The only way to counteract such paranoid assertions is to point to differences between groups – in this case, sexual dimorphism. Men and women as groups have different preferences and tend to make different field of studies and career choices accordingly. No “discrimination” is going on – or, if there is, it is not the root cause of massive society-wide differences.
The critic of feminist complaints is faced with claims about groups. He responds with facts about groups. These facts about groups are then described as potentially injurious to individual women who tend towards the exception rather than rule. Question – “So, we are to avoid making gross generalizations in case individuals who do not conform get hurt in the process? Generalizations are stereotypes and stereotypes confirm or result in prejudice?” Response: “OK. If you stop making generalizations about all men and all women and the relation between the sexes. If you stop claiming sexist discrimination based on differing outcomes between men and women as groups, I’ll stop referring to general truths about men and women as groups.”

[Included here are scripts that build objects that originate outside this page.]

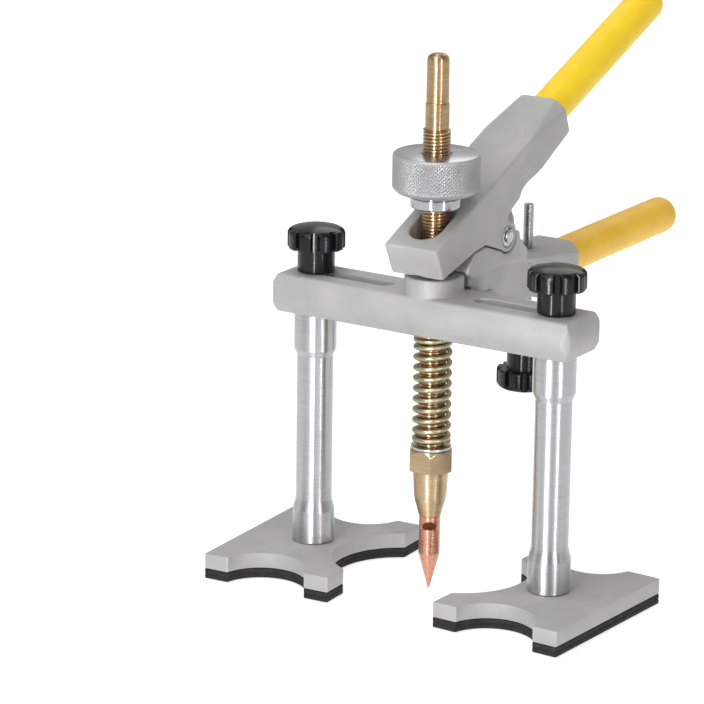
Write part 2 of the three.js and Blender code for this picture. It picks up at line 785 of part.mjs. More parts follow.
const bridge = new THREE.Group();
bridge.add(crossBeam(), rodBush(), rearArm(), lever(), pivotPin(), pivotClip(), pivotBush());
bridge.add(armScrew(-1, ARM_SCREW_HEIGHTS[0], 'low_left'), armScrew(-1, ARM_SCREW_HEIGHTS[1], 'high_left'));
bridge.add(armScrew(1, ARM_SCREW_HEIGHTS[0], 'low_right'), armScrew(1, ARM_SCREW_HEIGHTS[1], 'high_right'));
bridge.add(...handlePieces('upper', UPPER_SOCKET, LEVER_TILT), ...handlePieces('lower', LOWER_SOCKET, 0));
bridge.add(pullRod(), chuck(), copperTip(), springWasher(), returnSpring(), thrustCollar(), heightNut());
bridge.add(...stopPieces(), leg(-1, 'left'), leg(1, 'right'));
bridge.position.y = -ROD_SETBACK;

export default bridge;
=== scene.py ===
"""Looks of the lever-type pull bridge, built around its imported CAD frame. Shapes are in millimetres until a
piece is finished, in the frame's own axes: X along the beam, +Y back to the handles, +Z up."""

import math

import bmesh
import bpy
from mathutils import Matrix, Vector


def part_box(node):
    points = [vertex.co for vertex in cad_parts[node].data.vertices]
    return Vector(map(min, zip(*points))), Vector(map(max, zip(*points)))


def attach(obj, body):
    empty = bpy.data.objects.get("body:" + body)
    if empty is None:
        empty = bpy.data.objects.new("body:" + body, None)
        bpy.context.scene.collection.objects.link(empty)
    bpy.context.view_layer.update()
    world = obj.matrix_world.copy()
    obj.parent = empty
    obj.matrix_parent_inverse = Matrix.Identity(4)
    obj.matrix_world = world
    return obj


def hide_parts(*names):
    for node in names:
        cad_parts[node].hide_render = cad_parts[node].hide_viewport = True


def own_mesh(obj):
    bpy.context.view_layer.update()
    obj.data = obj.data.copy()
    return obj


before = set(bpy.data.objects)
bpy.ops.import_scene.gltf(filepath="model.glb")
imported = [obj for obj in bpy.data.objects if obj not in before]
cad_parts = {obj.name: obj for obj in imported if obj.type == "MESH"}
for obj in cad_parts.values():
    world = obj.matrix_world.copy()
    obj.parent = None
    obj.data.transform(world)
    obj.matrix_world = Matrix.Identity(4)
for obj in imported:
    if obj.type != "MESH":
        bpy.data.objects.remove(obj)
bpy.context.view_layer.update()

MM = 0.001
TAU = 2 * math.pi


def middle(node):
    """Middle of a CAD node's box, in millimetres."""
    low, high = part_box(node)
    return (low + high) / (2 * MM)


ROD = middle("pull_rod")
PIVOT = middle("pivot_pin")
STOP = middle("stop_stud")
ROD_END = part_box("pull_rod")[1].z / MM
STOP_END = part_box("stop_stud")[1].z / MM
BUSH_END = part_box("rod_bush")[1].z / MM

SHELF = 38.1  # bottom of the copper tip's spanner notches

# ------------------------------------------------------------------ camera, floor and lights

CAMERA_AT = Vector((1.11699, -1.98386, 0.77766))
CAMERA_AIM = Vector((-0.060617, -0.104522, 0.133455))
CAMERA_ROLL = math.radians(0.753)
CAMERA_AZIMUTH = 30.77  # degrees from the front, towards +X

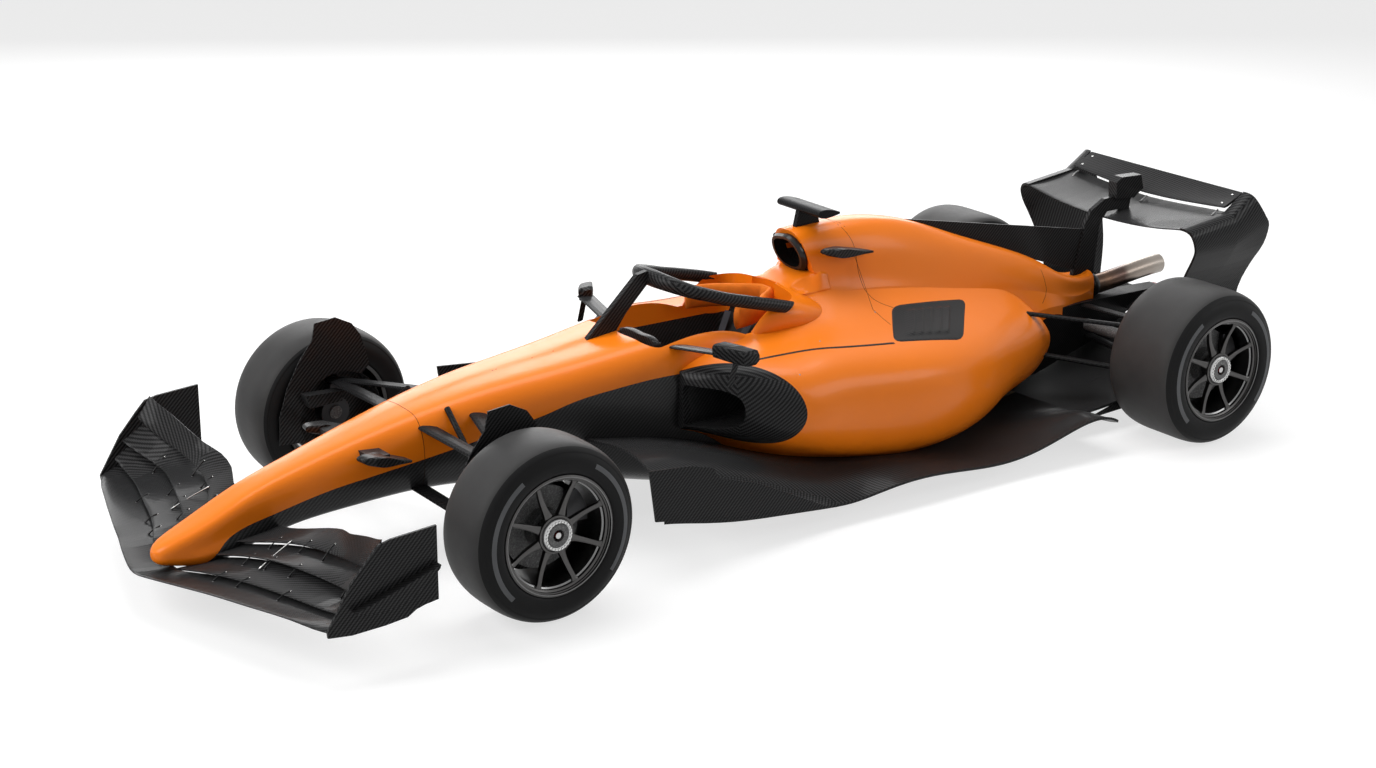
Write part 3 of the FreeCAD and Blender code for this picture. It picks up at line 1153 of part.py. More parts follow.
def main():
    os.makedirs("parts", exist_ok=True)
    wheel_set("front", 0, FRONT_TYRE_WIDTH, FRONT_AXLE_INNER_Y)
    wheel_set("rear", -WHEELBASE, REAR_TYRE_WIDTH, REAR_AXLE_INNER_Y)
    half = UPRIGHT_ARM_WIDTH / 2
    ring_y = KINGPIN_Y - half
    front_upright = upright(0, ring_y, True)
    plate_y = ring_y + UPRIGHT_RING_LENGTH
    calipers = caliper(0, plate_y + DRUM_WALL)
    duct, scoop = front_duct(FRONT_LIP_Y, plate_y)
    duct = duct.fuse(scoop)
    for side, turn in (("left", lambda s: s), ("right", mirrored)):
        save("front_upright_" + side, turn(Part.makeCompound([front_upright, calipers])))
        save("front_duct_" + side, turn(duct))
    rear_ring_y = REAR_UPRIGHT_Y
    rear_plate_y = rear_ring_y + UPRIGHT_RING_LENGTH
    rear_upright = upright(-WHEELBASE, rear_ring_y, False)
    rear_caliper = caliper(-WHEELBASE, rear_plate_y + DRUM_WALL)
    save("rear_uprights", Part.makeCompound([both_sides(rear_upright), both_sides(rear_caliper)]))
    save("rear_brake_drums", both_sides(drum(-WHEELBASE, REAR_LIP_Y, rear_plate_y)))

    front, rear, wide, low, high = PLANK_SHARES
    plank = block(px(rear), px(front), -py(wide), py(wide), pz(low), pz(high))
    whole_hull = hull().cut(plank)
    seam = px(NOSE_SEAM_SHARE)
    nose = whole_hull.common(beyond(seam, True))
    monocoque = whole_hull.common(beyond(seam, False)).cut(cockpit_room())
    collar = surround(whole_hull)
    save("nose_cone", nose)
    save("monocoque", monocoque)
    save("cockpit_surround", collar)

    cover = main_piece(plain_cover().cut(whole_hull).cut(collar))
    floor_sheet = floor()
    flank = loft([flank_wire(x, outline) for x, outline in INLET_SHARES + FLANK_SHARES])
    driver_room = cockpit_room().fuse(head_pocket())
    flank = apart(apart(flank.cut(cover), whole_hull), collar).cut(driver_room)
    flank = main_piece(flank.cut(floor_sheet).cut(ports()))
    front = extruded([Vector(px(x), py(y), 0) for x, y in SPLIT_SHARES], Vector(0, 0, BODY_HEIGHT))
    inlet = main_piece(flank.common(front).cut(mouth()))
    flank = main_piece(flank.cut(front).cut(mouth()))
    save("sidepods", both_sides(flank))
    save("sidepod_inlets", both_sides(inlet))

    ring, duct_room = intake()
    ring = main_piece(ring.cut(duct_room).cut(collar))
    engine = power_unit()
    cover = main_piece(cover.cut(duct_room).cut(ring).cut(engine).cut(ports()))
    save("airbox_intake", ring)
    save("engine_cover", cover)
    save("power_unit", engine)
    fin = side_plate(FIN_SHARES, -FIN_THICKNESS / 2, FIN_THICKNESS)
    save("shark_fin", main_piece(fin.cut(cover)))

    plain_flanks = both_sides(flank)
    box = main_piece(gearbox().cut(cover).cut(plain_flanks))
    tail = exhaust()
    tail = main_piece(tail.cut(cover).cut(box))
    rear_floor = diffuser()
    rear_floor = main_piece(rear_floor.cut(box).cut(cover).cut(plain_flanks))
    floor_sheet = main_piece(floor_sheet.cut(whole_hull).cut(cover))
    save("gearbox", box)
    save("exhaust", tail)
    save("diffuser", rear_floor)
    save("floor", both_sides(floor_sheet))
    save("plank", plank)
    front, rear, wide, low, high = LAMP_SHARES
    save("rain_light", block(px(rear), px(front), -py(wide), py(wide), pz(low), pz(high)))

    plane = front_main_plane()
    plane = plane.cut(nose)
    save("front_wing_main_plane", plane)
    flaps = [flap.cut(nose) for flap in front_flaps()]
    save("front_wing_flaps", both_sides(Part.makeCompound([main_piece(flap) for flap in flaps])))
    save("front_wing_endplates", both_sides(endplate()))

    neck = pylon()
    rear_plane = rear_main_plane()
    neck = main_piece(neck.cut(rear_plane).cut(cover).cut(fin).cut(tail).cut(box))
    save("rear_wing_pylon", neck)
    save("rear_wing_main_plane", rear_plane)
    save("rear_wing_endplates", both_sides(rear_tip()))
    beam = wing_from_shares(BEAM_SHARES, WING_THICKNESS, CAMBER_SHARE)
    save("beam_wing", both_sides(main_piece(beam.cut(box))))
    save("drs_flap", rear_flap())

    loop = halo()
    loop = main_piece(loop.cut(whole_hull).cut(collar).cut(plain_flanks))
    save("halo", loop)
    glass = mirror_left()
    save("mirrors", both_sides(main_piece(seated(seated(glass, whole_hull), inlet))))
    save("seat", main_piece(seat().cut(monocoque).cut(collar).cut(plain_flanks)))
    save("steering_wheel", main_piece(steering_wheel().cut(monocoque)))

    arms = seated(front_suspension(), whole_hull)
    save("front_suspension", both_sides(arms))
    rear_arms = rear_suspension()
    rear_arms = rear_arms.cut(box).cut(cover).cut(plain_flanks)
    save("rear_suspension", both_sides(rear_arms))

    mast = main_piece(camera_mast().cut(cover).cut(ring))
    save("camera_mast", mast)
    nose_pod = main_piece(seated(pod(NOSE_POD_SHARES, NOSE_STALK_SHARES), whole_hull))
    cover_pod = main_piece(seated(pod(COVER_POD_SHARES, COVER_STALK_SHARES), cover))
    save("camera_pods", Part.makeCompound([both_sides(nose_pod), both_sides(cover_pod)]))


main()
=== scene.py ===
import math
import bpy
from mathutils import Matrix, Vector
from mathutils.bvhtree import BVHTree

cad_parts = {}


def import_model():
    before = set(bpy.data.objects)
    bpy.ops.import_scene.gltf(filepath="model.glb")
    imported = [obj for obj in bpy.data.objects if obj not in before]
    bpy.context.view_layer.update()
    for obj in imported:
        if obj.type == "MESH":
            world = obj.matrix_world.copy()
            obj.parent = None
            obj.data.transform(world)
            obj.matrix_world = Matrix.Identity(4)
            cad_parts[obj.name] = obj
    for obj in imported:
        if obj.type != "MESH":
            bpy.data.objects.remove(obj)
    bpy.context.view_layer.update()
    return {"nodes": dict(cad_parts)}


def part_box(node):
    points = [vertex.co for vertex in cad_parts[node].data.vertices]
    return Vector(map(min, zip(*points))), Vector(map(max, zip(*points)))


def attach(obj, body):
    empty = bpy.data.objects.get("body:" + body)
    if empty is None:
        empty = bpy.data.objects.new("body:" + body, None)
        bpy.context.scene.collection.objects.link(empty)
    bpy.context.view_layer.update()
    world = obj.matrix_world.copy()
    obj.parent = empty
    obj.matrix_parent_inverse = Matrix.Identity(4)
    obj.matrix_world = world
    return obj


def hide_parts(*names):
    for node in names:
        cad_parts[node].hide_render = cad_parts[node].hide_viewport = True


# Looks of an open wheel racing car: satin orange body, carbon wings and floor, slick tyres on dark
# spoked rims. Metres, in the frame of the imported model: nose towards +X, left side towards +Y.

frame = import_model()
NODES = frame["nodes"]


def middle(node):
    low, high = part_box(node)
    return (low + high) / 2


FRONT_X = middle("tyre_front_left").x
AXLE_Z = middle("tyre_front_left").z
HALF_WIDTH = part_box("tyre_front_left")[1].y

# Camera measured from the photograph: place from the front axle, heading, tilt and roll
CAMERA_PLACE = (4.88323, 8.31554, 3.88792)
CAMERA_HEADING = math.radians(-126.7303)
CAMERA_TILT = math.radians(-18.3803)
CAMERA_ROLL = math.radians(0.9953)
CAMERA_LENS = 66.45
CAMERA_SENSOR = 36.0


# Mesh helpers

SKIN_EDGE = 0.1        # share of a skin's lift at its rim, so that it meets the surface
RIBBON_EDGE = 0.2
RIBBON_FLAT = 0.8
CORNER_INSET = 0.6     # how far a panel's rounded corner comes in, as a share of its rounding
SCREW_PROFILE = ((-0.3, 0.9), (0.0, 1.0), (0.25, 0.92), (0.42, 0.6), (0.42, 0.36), (0.16, 0.34))


def mesh_object(name, points, faces, materials, body, smooth=True):
    """A mesh piece with its vertices in the row frame that rides on a body."""
    mesh = bpy.data.meshes.new(name)
    mesh.from_pydata([tuple(p) for p in points], [], faces)
    mesh.validate()
    for material in materials:
        mesh.materials.append(material)
    if smooth:
        mesh.polygons.foreach_set("use_smooth", [True] * len(mesh.polygons))
    piece = bpy.data.objects.new(name, mesh)
    bpy.context.scene.collection.objects.link(piece)
    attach(piece, body)
    return piece


def crisp(piece, degrees):
    """Keeps edges sharper than this angle crisp under smooth shading."""
    piece.data.set_sharp_from_angle(angle=math.radians(degrees))


def rings_to_faces(count, around, first=0, flipped=False):
    """Faces that join rings of points, closed at both ends, from a first point on."""
    faces = []
    for i in range(count - 1):
        a, b = i * around, (i + 1) * around
        for j in range(around):
            k = (j + 1) % around
            faces.append((a + j, a + k, b + k, b + j))
    faces.append(tuple(range(around - 1, -1, -1)))
    faces.append(tuple(range((count - 1) * around, count * around)))
    faces = [tuple(first + v for v in face) for face in faces]
    return [face[::-1] for face in faces] if flipped else faces


def grid_faces(rows, columns):
    """Faces of a grid of points with this many cells."""
    faces = []
    for i in range(rows):
        for j in range(columns):
            k = i * (columns + 1) + j
            faces.append((k, k + 1, k + columns + 2, k + columns + 1))
    return faces


def spline_points(points, steps):
    """Catmull-Rom samples through tuples of numbers, ends included."""
    rows = [points[0]] + list(points) + [points[-1]]
    out = []
    for i in range(1, len(rows) - 2):
        p0, p1, p2, p3 = rows[i - 1], rows[i], rows[i + 1], rows[i + 2]
        for step in range(steps):
            t = step / steps
            out.append(tuple(
                0.5 * (2 * b + (c - a) * t
                       + (2 * a - 5 * b + 4 * c - d) * t * t + (3 * b - a - 3 * c + d) * t ** 3)
                for a, b, c, d in zip(p0, p1, p2, p3)
            ))
    out.append(tuple(rows[-1]))
    return out


def lathe(name, profile, axle_x, materials, body, segments=128, paint=None, side=1):
    """Turns (y, radius) rows about a wheel's axle; paint(row) picks a material slot."""
    points, faces, slots = [], [], []
    for y, radius in profile:
        for j in range(segments):
            turn = 2 * math.pi * j / segments
            points.append((axle_x + radius * math.cos(turn), side * y, AXLE_Z + radius * math.sin(turn)))
    for i in range(len(profile) - 1):
        for j in range(segments):
            k = (j + 1) % segments
            quad = (i * segments + j, i * segments + k, (i + 1) * segments + k, (i + 1) * segments + j)
            faces.append(quad if side > 0 else quad[::-1])
            slots.append(paint(i) if paint else 0)
    piece = mesh_object(name, points, faces, materials, body)
    piece.data.polygons.foreach_set("material_index", slots)
    return piece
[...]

The only way to counter generalities is to refer to other generalities. The motherly concern for the lost lamb, and for the possible negative consequences of publicizing true generalizations has to stop in this particular context.
If you stop making general claims, I’ll stop making general claims!
Put the gun down! (While pointing gun) Put the gun down! Put the gun down! (Gun is put down) BANG!
The feminist interlocutor generalizes about men, women and the “patriarchy.” Motherly concern for the plight of women is evinced. Then, also out of motherly concern, men are forbidden from pointing out general facts about sexual dimorphism to explain the error of thinking women are being discriminated against and oppressed out of fear that such general truths will harm individual women who do not conform to the rule. The fact that men are referring to general facts about men and women as groups is then regarded as further evidence of the oppressive nature of men and all opponents of feminism.